■ What the task requires
Output exactly the span of lines that begins at the line containing "for side, name" and ends at the line containing "zip(*points))), Vector(map(max, zip(*points)))", both lines included.

■ Information shown
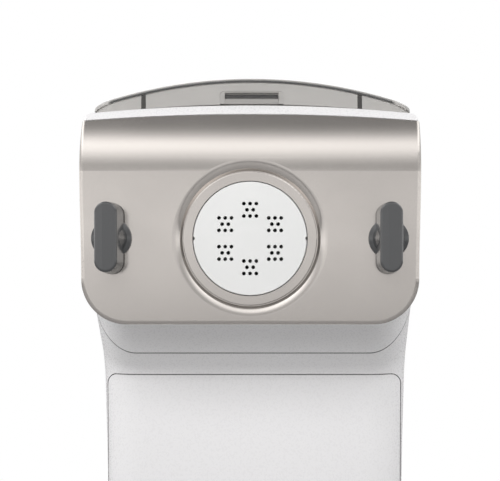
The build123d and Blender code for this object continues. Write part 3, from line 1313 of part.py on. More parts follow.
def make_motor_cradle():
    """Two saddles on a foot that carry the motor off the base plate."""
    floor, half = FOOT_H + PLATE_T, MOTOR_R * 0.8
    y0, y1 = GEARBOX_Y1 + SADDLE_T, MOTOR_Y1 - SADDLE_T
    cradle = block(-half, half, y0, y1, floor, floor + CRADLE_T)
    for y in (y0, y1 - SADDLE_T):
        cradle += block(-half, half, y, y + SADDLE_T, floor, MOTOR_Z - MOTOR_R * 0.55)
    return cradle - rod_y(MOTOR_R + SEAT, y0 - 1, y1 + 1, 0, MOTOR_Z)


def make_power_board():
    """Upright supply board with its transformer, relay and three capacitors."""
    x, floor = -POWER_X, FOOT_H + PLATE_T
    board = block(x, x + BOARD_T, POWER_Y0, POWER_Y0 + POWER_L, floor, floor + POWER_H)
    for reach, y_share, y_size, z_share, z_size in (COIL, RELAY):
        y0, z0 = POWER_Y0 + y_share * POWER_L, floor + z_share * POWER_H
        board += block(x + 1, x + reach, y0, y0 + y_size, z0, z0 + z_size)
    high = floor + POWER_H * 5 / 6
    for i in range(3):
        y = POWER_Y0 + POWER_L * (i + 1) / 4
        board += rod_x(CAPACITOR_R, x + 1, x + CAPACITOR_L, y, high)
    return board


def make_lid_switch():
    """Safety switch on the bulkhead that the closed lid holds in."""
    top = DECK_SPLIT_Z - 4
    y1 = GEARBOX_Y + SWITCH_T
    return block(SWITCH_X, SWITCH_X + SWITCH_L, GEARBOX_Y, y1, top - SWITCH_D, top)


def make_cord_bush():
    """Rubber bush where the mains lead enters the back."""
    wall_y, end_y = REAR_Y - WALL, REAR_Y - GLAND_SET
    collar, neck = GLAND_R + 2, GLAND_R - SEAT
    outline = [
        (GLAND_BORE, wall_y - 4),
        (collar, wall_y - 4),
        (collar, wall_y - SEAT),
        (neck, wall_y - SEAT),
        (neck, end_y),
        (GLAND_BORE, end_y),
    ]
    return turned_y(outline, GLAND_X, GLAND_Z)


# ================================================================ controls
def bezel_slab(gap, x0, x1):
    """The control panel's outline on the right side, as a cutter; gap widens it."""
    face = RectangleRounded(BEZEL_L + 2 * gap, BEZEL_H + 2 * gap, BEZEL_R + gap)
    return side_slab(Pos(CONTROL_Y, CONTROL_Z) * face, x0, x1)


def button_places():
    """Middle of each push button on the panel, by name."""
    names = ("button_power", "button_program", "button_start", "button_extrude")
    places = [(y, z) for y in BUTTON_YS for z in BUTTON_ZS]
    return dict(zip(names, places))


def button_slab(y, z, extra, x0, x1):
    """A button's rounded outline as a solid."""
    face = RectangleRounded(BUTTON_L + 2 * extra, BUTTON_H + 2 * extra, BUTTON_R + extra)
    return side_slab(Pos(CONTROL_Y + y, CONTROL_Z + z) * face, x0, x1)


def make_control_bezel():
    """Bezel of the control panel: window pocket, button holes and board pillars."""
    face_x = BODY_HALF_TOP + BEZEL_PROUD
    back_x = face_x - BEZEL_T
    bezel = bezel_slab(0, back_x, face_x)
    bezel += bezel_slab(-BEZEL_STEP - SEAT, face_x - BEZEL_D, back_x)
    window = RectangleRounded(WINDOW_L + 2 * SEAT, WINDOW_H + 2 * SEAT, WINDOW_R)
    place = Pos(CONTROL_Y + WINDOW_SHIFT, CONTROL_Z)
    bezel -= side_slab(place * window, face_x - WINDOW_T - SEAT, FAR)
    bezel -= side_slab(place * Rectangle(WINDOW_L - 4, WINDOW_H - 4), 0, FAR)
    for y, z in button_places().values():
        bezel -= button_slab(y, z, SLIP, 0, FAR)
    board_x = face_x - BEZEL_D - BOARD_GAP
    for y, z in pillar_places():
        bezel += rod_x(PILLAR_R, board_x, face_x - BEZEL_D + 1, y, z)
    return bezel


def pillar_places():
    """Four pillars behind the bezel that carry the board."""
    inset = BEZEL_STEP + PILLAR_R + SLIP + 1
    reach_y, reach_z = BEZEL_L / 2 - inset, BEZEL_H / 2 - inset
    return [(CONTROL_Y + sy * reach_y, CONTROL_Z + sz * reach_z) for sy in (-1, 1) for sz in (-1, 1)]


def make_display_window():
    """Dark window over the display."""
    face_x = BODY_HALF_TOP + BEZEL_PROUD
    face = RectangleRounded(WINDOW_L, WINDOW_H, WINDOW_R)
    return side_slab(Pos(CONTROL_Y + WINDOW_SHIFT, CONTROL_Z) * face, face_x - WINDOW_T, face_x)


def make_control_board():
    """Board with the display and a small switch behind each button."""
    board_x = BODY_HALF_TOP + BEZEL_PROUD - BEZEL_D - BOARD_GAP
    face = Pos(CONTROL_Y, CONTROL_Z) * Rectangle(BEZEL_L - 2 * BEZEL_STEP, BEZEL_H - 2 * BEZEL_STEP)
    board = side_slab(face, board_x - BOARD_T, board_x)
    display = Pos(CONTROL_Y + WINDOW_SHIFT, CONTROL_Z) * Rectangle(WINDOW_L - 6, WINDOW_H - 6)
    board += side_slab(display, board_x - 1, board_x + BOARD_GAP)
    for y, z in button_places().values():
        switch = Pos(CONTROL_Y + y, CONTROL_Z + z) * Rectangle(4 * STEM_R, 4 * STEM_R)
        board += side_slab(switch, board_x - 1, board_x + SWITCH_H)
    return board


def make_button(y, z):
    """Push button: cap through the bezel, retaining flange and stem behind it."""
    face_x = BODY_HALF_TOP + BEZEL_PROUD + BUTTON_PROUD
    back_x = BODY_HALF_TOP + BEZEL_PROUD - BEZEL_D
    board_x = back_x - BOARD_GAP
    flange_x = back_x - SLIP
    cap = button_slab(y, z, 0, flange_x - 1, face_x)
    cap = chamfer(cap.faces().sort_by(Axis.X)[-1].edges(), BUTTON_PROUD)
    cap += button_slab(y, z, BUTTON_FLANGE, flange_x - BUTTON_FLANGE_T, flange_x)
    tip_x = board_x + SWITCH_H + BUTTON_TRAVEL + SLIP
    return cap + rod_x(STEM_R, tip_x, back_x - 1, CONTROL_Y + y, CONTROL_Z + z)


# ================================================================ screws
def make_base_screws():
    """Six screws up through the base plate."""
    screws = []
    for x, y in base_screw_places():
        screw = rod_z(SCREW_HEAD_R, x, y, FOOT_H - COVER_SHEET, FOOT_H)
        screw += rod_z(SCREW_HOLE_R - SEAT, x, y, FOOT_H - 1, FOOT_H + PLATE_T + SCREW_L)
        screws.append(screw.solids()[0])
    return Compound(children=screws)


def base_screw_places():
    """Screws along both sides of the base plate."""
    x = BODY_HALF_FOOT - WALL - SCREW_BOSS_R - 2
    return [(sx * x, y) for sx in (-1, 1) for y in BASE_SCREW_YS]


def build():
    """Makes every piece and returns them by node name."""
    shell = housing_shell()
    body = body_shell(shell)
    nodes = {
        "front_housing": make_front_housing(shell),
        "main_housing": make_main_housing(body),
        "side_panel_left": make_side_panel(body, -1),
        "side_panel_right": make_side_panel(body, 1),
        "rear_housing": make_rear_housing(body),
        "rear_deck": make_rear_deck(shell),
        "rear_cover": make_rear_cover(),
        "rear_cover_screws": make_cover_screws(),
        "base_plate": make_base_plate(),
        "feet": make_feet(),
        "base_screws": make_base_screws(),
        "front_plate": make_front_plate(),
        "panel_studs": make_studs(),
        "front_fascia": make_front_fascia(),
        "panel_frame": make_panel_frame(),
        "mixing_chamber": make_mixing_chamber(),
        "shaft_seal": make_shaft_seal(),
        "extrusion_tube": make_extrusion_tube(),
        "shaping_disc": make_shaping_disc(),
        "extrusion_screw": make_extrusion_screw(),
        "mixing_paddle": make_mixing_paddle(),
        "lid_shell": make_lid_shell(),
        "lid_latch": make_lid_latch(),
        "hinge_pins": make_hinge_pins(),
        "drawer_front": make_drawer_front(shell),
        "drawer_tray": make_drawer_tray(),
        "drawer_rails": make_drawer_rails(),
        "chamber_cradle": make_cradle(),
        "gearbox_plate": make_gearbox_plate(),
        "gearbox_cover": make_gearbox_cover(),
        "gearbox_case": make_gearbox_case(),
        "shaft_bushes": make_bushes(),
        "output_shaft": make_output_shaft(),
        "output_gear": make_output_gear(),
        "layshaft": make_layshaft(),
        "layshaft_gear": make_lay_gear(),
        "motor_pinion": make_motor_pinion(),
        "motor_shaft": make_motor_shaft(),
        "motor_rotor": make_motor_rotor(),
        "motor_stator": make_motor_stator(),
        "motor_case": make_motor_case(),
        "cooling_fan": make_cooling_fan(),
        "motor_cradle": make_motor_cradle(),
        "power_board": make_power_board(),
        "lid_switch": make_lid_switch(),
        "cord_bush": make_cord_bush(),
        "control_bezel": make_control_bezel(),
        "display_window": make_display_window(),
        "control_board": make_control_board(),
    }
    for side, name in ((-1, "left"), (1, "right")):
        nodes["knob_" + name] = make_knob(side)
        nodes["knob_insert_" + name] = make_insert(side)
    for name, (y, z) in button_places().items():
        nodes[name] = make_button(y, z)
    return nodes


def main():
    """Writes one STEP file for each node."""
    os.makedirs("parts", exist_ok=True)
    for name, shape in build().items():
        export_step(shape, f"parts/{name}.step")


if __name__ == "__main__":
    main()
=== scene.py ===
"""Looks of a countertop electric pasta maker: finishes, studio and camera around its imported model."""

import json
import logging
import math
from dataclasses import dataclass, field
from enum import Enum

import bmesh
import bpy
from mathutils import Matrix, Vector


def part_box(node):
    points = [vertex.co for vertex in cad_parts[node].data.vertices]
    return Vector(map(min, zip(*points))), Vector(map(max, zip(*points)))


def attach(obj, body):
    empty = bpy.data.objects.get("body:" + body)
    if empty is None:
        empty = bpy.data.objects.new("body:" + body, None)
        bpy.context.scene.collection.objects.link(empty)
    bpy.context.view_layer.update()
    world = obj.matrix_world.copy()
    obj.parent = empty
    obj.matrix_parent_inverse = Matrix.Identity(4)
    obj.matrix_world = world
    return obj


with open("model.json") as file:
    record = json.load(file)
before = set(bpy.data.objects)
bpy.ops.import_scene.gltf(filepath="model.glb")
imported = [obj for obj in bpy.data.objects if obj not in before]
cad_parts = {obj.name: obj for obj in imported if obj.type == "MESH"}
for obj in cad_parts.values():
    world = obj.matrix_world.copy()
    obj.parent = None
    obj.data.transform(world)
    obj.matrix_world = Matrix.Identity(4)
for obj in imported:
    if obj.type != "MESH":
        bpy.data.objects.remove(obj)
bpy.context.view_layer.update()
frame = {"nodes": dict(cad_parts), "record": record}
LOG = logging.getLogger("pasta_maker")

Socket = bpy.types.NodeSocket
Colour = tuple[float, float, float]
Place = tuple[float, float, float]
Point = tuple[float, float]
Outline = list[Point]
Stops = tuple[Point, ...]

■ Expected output
    for side, name in ((-1, "left"), (1, "right")):
        nodes["knob_" + name] = make_knob(side)
        nodes["knob_insert_" + name] = make_insert(side)
    for name, (y, z) in button_places().items():
        nodes[name] = make_button(y, z)
    return nodes


def main():
    """Writes one STEP file for each node."""
    os.makedirs("parts", exist_ok=True)
    for name, shape in build().items():
        export_step(shape, f"parts/{name}.step")


if __name__ == "__main__":
    main()
=== scene.py ===
"""Looks of a countertop electric pasta maker: finishes, studio and camera around its imported model."""

import json
import logging
import math
from dataclasses import dataclass, field
from enum import Enum

import bmesh
import bpy
from mathutils import Matrix, Vector


def part_box(node):
    points = [vertex.co for vertex in cad_parts[node].data.vertices]
    return Vector(map(min, zip(*points))), Vector(map(max, zip(*points)))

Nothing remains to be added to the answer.